In conjunction with the various ways of experiencing space, environments can be viewed from different perspectives, and conceived of from perspectives that have not or cannot be viewed. These perspectives include the vertical ("bird's eye" or survey) view of a map, the oblique perspective as if looking in a valley from a hilltop, or the horizontal (route) perspective experienced via locomotion through the environment. Spaces can be perceived as surrounding or engulfing people or objects, such as buildings or cities, or spaces can be experienced as if separate from, or outside of the space, such as a map or scenic overlook. Today, the ability to use computer-generated representations to switch between perspectives allows nearly simultaneous views of different perspectives and scales.
Multiple modalities and multiple frames for the acquisition of spatial knowledge raise a number of new questions, as well as revive a number of old questions, about spatial perception and cognition.

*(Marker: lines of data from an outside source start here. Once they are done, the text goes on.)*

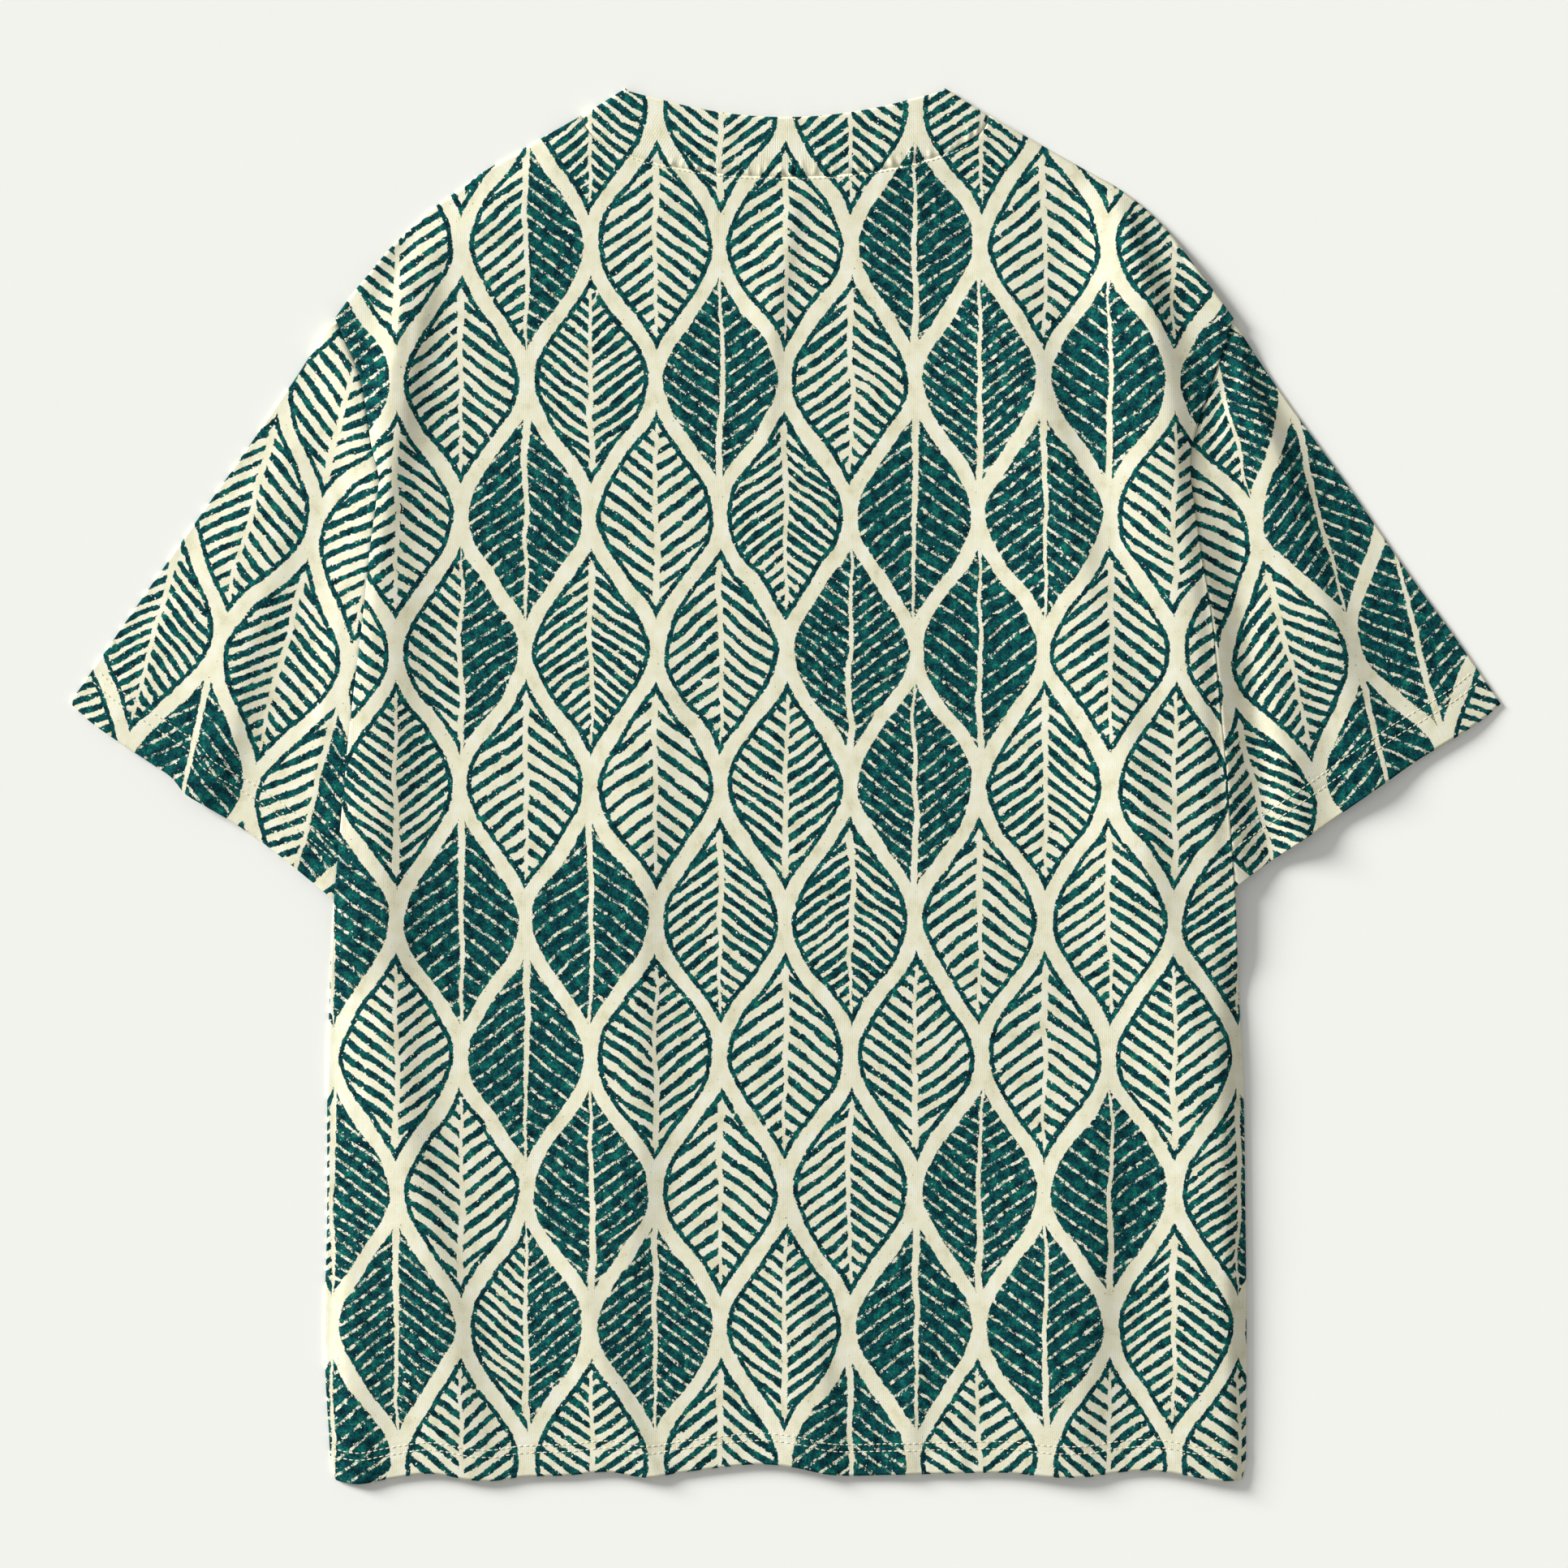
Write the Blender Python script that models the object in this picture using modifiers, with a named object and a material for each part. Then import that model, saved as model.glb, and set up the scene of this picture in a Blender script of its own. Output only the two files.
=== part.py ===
"""A short-sleeved T-shirt laid flat on its front, with its back upwards.

+Z is up and +Y points from the hem to the neck, so -X is on the left when the shirt is seen from above.
The origin is on the surface that the shirt lies on, at the middle of the space that it covers.

Every piece is one wall of cloth: the front lies flat, the back lies over it with its folds, each sleeve
is a flattened tube whose end is tucked into the armhole, and the collar is a band that goes round the
neck and folds over at both shoulders. The tables are in millimetres, and the meshes are in metres.
"""

import math

import bmesh
import bpy
import numpy as np

MM = 0.001

# Cloth, in millimetres
WALL = 1.2
RIB_WALL = 1.6
SEAM_GAP = 0.3
LEANING_SEAM_GAP = 0.6  # where the back's wall leans over the collar

# Neck
NECK_SEAM_HALF_WIDTH = 113.0
NECK_SEAM_SIDE_Y = 371.8
BACK_SEAM_DEPTH = 34.0
FRONT_SEAM_DEPTH = 95.0
NECK_EDGE_HALF_WIDTH = 88.6
NECK_EDGE_SIDE_Y = 387.2
BACK_EDGE_DEPTH = 16.2
FRONT_EDGE_DEPTH = 80.0
COLLAR_SKIN = 4.6  # height of the collar's upper face
COLLAR_SIDE = (0.72, 1.0)  # shares of its half width over which its outline comes in for the fold

# Heights above the surface, in millimetres
PLATEAU = 2.4  # underside of the back where no fold lifts it
SEAM_REST = WALL + SEAM_GAP  # underside of the back along its side and shoulder seams
NECK_REST = COLLAR_SKIN - RIB_WALL
SLEEVE_DEPTH = 3.0  # a flattened sleeve, from its lower face to its upper face
TUCK_REST = WALL + SEAM_GAP  # lower face of a sleeve where it is tucked into the body
LAP_REST = TUCK_REST + SLEEVE_DEPTH + SEAM_GAP  # underside of the back over a tucked sleeve

# How the edges round down, in millimetres
SIDE_ROUND = 13.0
SHOULDER_ROUND = 12.0
NECK_ROUND = 10.0
EDGE_INSET = 0.5
LAP_WIDTH = (22.0, 52.0)  # the back is at its full height over a tuck this wide, and back down by there
LAP_END_Y = (-118.0, -86.0)
SHOULDER_LAP = (205.0, 232.0)
COLLAR_LIFT = (113.0, 150.0)
STEP_DOWN = (3.0, 35.0)  # a sleeve comes down to the surface between these distances from the body
PUFF_IN = (2.0, 18.0)

# Half width of the body on each side: the side seam, then the armhole up to the shoulder point.
# y, half width
LEFT_EDGE = (
    (-390, 248.5), (-379, 251.8), (-356, 254.0), (-311, 256.2), (-244, 254.9), (-154, 254.5),
    (-109, 253.1), (-64, 250.6), (-37, 248.2), (31, 241.9), (95, 234.2), (132, 230.2), (156, 227.0),
    (169, 225.4), (186, 229.2), (203, 232.0), (220, 234.7), (231, 237.8), (243, 243.0), (258.5, 250.2),
)
RIGHT_EDGE = (
    (-390, 252.5), (-379, 255.2), (-356, 255.9), (-311, 256.2), (-244, 255.7), (-154, 254.0),
    (-109, 251.6), (-56, 249.5), (-34, 247.6), (11, 244.3), (42, 241.2), (95, 236.0), (133, 229.8),
    (153, 227.0), (172, 224.6), (186, 225.2), (201, 229.4), (225, 237.8), (243, 244.0), (258.5, 249.0),
)

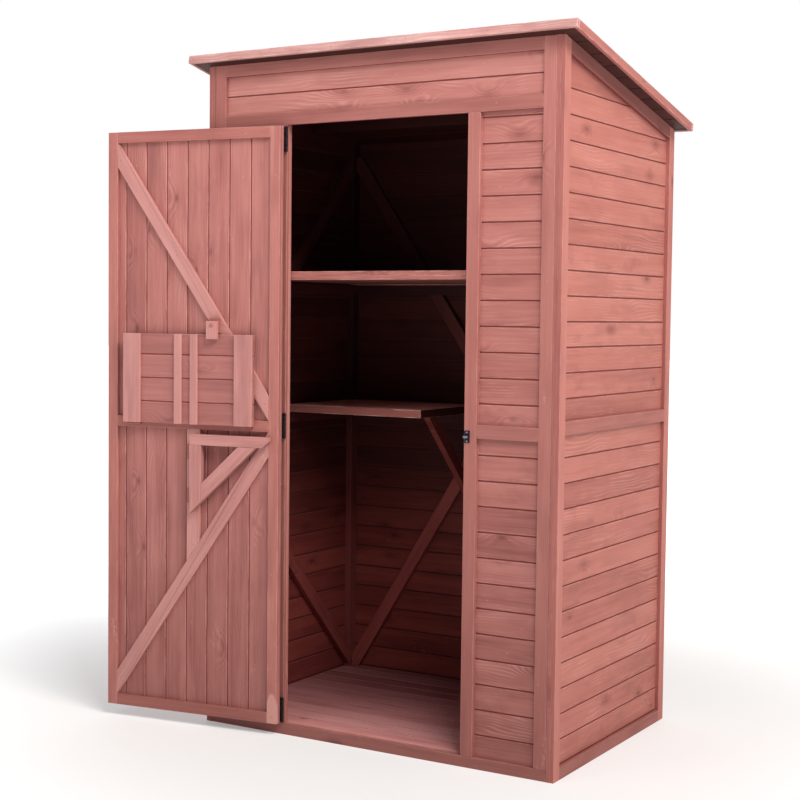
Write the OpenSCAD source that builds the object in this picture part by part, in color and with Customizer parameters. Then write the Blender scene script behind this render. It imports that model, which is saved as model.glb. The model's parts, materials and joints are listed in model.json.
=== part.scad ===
// Garden storage shed with a pent roof, an open door and a fold-down table
// on the inside of the door. Millimetres, +Z up, the doorway faces -Y, and
// the origin is under the middle of the floor.

/* [Shed] */
// Outside width of the walls
shed_w = 1175; // [1100:5:1400]
// Outside depth of the walls
shed_d = 805; // [760:5:1100]
// Height of the front wall under the roof
front_h = 1997; // [1960:1:2150]
// Slope of the roof, in degrees
roof_pitch = 11.5; // [5:0.5:14]

/* [Walls] */
// Width of the outside strips that frame each panel
strip_w = 38; // [30:1:44]
// Thickness of the outside strips
strip_t = 12; // [9:0.5:16]
// Thickness of the wall boards
board_t = 12; // [9:0.5:16]
// Height of the strip along the foot of the front wall
sill_h = 32; // [28:1:36]
// Height of the strips along the feet of the side and back walls
foot_h = 35; // [28:1:45]
// Underside of the middle strips on the front wall
front_mid_z = 919; // [850:1:1000]
// Underside of the middle strips on the side and back walls
side_mid_z = 937; // [850:1:1000]

/* [Inner framing] */
// Thickness of the framing on the inside of the walls
inner_t = 22; // [18:1:26]
// Width of the inner uprights and rails
inner_w = 38; // [32:1:44]
// Width of the diagonal wall braces
wall_brace_w = 41; // [32:1:46]
// Head of the lower side braces below the underside of the lower shelf
low_side_brace_drop = 144; // [60:1:200]
// Head of the lower back braces below the underside of the lower shelf
low_back_brace_drop = 20; // [0:1:60]
// Foot of the upper side braces above the underside of the lower shelf
side_brace_foot = 113; // [60:1:160]
// Foot of the upper back braces above the underside of the lower shelf
back_brace_foot = 90; // [60:1:160]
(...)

For example, how do children acquire spatial knowledge and expertise with different modalities?; how does the ability to acquire and use spatial knowledge vary over the life-span?; do people integrate and reconcile spatial information from various modalties?; are there relative advantages or disadvantages of different kinds of spatial knowledge for different tasks?; how is spatial information from different modalities and different perspectives reconciled? These and other questions have arisen in linguistics, philosophy, computer science, anthropology, and psychology, as well as in theoretical and applied contexts in geography. The answers, however, remain largely unclear, especially with respect to human behavior and learning in natural situations. Understanding how people combine or juggle spatial information from a variety of sources and in multiple forms is important to geographic information science in general, and for geographic information systems (GIS) in particular.
At one level, a greater understanding of how various spatial information is acquired, integrated and utilized will allow researchers more intimate access to the seemingly complex, spatially motivated, human decision making processes (e.g., where we live, work, recreate, navigate, etc.). At a more practical level, understanding the influence of various spatial information on decision making processes will foster the design of computerized systems (such as GIS, vehicle navigation aids, real-estate guides) that provide spatial information in a way that is useful to the human user. The result, therefore, is a better understanding of the "spatial world" on the part of the human user, and subsequently, enhanced decision making and increased user satisfaction.